====== SUPPLIED MATERIAL ======

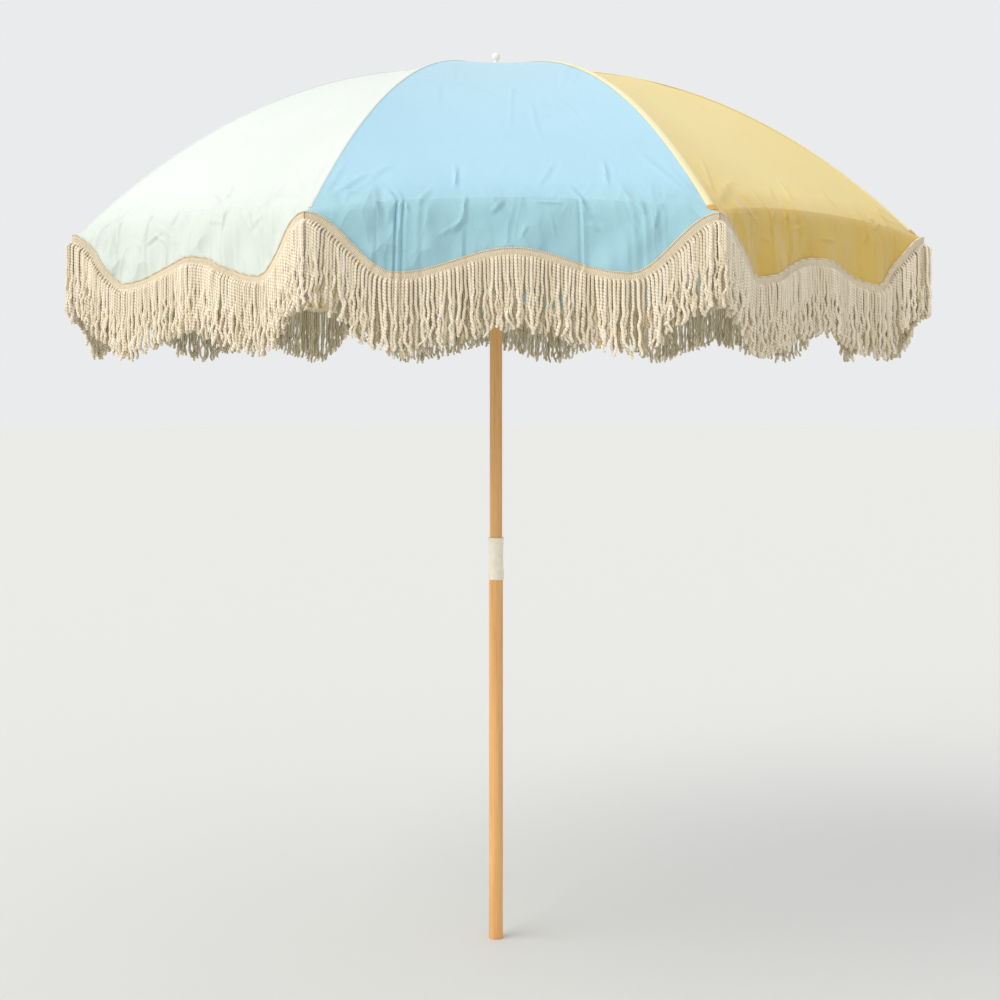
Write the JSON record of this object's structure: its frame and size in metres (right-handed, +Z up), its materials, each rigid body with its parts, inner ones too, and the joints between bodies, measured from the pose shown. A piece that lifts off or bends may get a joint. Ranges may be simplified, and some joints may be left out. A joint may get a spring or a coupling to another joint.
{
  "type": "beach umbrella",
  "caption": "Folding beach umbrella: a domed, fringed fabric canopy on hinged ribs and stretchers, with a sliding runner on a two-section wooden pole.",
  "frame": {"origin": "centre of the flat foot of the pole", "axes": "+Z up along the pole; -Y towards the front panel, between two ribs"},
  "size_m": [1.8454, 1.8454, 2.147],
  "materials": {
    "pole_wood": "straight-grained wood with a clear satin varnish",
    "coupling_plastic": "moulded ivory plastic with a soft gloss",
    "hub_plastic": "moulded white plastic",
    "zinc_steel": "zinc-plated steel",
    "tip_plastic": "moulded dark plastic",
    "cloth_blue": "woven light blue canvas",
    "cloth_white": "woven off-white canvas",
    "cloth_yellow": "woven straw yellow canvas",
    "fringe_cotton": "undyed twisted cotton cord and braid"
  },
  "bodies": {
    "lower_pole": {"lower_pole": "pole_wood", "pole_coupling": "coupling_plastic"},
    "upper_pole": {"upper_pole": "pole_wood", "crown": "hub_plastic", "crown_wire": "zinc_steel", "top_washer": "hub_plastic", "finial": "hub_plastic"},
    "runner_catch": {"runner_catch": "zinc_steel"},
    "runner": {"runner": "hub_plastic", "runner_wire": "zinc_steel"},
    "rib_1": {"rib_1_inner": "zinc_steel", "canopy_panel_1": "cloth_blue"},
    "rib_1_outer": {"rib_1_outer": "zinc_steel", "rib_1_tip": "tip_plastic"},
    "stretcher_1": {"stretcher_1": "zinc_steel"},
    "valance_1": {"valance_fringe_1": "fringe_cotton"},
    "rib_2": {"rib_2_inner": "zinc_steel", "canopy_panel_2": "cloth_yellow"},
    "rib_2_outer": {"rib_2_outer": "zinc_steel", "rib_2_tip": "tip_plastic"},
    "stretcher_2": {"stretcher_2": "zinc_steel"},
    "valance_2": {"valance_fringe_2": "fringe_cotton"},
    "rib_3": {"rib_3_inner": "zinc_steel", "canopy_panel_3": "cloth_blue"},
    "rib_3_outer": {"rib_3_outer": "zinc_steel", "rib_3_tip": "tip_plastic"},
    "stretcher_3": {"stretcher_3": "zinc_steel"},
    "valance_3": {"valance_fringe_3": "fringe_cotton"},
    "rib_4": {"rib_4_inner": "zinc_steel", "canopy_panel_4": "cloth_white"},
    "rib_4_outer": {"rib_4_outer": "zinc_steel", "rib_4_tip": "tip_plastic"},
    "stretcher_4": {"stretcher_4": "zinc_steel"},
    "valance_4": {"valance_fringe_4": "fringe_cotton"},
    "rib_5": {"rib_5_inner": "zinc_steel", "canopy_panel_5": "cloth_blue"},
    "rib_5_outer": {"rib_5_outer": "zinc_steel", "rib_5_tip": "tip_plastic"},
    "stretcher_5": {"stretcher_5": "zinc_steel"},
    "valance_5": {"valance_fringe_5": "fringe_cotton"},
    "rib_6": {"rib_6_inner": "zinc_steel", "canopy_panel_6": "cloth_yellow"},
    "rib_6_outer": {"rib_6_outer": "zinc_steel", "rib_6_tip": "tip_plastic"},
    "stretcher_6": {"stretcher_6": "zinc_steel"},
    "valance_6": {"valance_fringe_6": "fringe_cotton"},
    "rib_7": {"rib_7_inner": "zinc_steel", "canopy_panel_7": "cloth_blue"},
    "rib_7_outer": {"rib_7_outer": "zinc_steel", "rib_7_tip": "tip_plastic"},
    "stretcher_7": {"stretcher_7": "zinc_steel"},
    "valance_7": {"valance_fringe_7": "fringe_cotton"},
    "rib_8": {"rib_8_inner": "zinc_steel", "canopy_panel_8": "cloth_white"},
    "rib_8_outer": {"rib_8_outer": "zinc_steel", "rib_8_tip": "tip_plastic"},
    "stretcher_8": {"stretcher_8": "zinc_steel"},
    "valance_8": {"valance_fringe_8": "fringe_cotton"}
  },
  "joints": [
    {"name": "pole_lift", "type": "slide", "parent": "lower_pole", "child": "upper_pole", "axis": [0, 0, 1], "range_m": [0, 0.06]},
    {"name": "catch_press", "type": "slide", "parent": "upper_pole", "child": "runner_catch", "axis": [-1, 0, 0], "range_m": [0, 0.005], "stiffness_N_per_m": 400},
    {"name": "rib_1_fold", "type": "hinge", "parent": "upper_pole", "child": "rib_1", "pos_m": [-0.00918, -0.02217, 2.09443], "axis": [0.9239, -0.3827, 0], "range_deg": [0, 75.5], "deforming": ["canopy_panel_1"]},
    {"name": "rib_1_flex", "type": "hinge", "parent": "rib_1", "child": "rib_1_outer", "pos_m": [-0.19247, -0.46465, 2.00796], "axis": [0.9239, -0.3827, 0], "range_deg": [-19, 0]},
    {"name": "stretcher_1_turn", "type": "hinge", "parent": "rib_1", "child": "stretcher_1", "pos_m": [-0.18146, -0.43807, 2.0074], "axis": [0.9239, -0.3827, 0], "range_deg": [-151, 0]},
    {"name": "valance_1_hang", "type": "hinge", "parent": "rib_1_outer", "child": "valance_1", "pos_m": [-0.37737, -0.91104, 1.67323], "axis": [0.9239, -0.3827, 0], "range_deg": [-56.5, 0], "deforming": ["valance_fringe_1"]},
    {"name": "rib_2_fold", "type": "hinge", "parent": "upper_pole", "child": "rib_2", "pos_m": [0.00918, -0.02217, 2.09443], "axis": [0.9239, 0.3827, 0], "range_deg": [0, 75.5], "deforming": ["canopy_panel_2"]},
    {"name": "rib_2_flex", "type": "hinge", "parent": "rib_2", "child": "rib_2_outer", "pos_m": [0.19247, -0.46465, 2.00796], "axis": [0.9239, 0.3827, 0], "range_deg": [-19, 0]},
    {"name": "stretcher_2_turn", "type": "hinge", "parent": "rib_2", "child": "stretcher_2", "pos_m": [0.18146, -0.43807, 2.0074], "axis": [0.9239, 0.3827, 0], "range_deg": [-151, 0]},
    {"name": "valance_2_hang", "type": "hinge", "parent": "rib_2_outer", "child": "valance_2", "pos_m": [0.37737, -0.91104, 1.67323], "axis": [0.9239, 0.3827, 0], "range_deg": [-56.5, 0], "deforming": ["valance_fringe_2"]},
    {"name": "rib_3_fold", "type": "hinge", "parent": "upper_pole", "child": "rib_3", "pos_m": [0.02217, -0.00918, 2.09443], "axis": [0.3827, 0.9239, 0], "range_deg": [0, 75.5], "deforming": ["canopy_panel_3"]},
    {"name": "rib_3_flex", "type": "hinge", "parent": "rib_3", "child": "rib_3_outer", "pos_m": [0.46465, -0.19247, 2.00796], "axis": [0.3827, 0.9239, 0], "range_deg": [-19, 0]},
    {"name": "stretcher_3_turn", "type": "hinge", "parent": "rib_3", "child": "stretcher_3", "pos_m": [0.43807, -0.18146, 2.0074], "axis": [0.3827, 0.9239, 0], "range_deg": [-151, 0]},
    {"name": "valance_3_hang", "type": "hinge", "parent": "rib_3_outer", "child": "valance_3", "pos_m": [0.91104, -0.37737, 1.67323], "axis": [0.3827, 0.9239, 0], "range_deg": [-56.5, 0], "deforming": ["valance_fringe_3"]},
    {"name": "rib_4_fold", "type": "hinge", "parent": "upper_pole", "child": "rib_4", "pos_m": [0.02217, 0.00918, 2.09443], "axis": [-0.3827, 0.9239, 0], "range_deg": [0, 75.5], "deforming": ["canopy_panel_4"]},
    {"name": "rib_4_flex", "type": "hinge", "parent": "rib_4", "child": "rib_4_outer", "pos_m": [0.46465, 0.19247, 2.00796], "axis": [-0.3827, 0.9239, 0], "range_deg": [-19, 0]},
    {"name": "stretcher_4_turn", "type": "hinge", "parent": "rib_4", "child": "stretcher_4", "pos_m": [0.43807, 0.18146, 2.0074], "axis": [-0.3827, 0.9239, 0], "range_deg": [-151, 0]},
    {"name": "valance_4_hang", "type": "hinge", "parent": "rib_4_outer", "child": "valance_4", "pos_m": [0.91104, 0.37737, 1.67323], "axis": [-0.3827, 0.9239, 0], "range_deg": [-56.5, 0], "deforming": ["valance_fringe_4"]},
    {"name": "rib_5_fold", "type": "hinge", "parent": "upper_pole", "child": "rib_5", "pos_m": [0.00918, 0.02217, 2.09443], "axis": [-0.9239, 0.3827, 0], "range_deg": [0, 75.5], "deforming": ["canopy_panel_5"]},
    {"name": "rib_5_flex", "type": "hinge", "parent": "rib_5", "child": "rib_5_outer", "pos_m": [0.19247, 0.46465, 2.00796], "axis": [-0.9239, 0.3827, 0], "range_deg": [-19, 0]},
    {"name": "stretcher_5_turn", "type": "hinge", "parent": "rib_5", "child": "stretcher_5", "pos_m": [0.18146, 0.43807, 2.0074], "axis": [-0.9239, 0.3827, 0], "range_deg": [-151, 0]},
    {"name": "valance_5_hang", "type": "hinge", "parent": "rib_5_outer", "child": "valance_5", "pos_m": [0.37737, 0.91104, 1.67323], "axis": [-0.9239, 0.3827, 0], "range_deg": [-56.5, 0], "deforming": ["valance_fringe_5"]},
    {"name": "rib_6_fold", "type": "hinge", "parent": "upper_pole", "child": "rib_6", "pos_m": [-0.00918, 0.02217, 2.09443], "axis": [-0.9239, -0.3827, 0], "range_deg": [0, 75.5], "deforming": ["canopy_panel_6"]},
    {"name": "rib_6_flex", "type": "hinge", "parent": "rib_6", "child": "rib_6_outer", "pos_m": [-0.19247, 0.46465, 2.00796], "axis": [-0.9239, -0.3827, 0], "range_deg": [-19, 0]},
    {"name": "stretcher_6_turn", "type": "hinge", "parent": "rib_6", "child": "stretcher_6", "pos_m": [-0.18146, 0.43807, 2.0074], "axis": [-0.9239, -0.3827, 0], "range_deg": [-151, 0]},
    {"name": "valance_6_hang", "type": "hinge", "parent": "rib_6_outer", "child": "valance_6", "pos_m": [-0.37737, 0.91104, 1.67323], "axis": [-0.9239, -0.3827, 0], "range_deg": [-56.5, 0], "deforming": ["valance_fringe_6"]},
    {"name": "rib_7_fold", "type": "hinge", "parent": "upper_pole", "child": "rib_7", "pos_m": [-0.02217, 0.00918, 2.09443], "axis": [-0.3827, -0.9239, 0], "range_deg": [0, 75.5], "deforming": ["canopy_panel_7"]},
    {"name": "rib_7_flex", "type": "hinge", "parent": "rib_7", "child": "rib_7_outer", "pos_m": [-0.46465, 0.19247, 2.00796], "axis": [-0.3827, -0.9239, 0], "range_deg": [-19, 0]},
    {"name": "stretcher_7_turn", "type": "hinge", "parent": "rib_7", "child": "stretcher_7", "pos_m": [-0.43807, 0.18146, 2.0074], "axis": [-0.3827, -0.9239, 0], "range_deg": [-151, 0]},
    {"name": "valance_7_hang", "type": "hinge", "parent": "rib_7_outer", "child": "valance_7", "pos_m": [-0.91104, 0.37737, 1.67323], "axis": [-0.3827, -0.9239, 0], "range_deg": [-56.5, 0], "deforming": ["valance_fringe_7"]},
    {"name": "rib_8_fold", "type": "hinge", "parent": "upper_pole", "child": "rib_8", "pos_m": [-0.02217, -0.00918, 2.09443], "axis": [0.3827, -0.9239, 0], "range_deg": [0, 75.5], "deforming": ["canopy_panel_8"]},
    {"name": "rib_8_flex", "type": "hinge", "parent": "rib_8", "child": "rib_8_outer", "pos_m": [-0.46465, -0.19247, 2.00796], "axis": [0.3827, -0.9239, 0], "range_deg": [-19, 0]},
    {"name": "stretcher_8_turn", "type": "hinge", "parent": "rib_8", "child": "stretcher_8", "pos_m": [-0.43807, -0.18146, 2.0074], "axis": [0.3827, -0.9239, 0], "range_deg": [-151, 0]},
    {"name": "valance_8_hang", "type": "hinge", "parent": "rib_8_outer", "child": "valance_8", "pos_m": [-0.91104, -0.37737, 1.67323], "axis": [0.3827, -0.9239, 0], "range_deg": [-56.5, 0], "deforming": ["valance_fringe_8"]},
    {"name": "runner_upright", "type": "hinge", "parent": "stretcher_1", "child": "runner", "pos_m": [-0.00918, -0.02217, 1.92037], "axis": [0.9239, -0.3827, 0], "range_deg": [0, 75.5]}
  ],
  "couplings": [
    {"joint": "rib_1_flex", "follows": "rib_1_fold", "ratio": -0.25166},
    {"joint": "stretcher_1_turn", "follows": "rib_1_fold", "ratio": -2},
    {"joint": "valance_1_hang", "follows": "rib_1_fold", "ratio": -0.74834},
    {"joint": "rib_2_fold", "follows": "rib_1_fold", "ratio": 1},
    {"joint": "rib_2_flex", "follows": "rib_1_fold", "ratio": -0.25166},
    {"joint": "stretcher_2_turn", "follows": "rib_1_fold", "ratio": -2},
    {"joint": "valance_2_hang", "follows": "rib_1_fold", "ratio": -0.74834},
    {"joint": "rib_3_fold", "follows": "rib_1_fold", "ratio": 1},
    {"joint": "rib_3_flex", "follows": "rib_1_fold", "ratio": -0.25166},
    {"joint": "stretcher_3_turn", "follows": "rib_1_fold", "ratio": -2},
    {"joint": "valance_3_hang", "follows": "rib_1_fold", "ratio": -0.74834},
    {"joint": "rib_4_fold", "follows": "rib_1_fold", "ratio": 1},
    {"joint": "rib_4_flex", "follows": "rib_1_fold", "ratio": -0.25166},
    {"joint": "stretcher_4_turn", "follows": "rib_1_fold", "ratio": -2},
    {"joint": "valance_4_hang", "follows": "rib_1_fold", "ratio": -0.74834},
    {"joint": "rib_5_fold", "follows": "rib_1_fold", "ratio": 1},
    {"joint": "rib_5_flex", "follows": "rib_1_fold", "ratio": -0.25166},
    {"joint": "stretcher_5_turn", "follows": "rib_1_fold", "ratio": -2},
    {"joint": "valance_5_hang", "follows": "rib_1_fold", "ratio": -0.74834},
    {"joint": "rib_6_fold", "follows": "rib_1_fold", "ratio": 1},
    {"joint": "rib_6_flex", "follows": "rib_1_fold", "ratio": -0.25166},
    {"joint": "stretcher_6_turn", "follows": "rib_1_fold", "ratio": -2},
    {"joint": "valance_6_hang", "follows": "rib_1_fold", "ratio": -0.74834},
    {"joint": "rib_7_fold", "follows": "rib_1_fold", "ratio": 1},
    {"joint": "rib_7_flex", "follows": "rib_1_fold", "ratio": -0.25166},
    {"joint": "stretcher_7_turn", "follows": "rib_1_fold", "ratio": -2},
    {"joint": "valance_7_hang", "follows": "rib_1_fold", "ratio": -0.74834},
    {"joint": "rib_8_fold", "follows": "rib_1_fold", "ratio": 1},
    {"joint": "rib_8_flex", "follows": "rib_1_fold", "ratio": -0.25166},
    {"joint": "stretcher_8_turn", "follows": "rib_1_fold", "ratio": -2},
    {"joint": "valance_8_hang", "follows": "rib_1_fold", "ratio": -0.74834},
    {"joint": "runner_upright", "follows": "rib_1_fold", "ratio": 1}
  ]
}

======

Determine how many lines of the listing above hold the word "between". Report that number without anything else.

2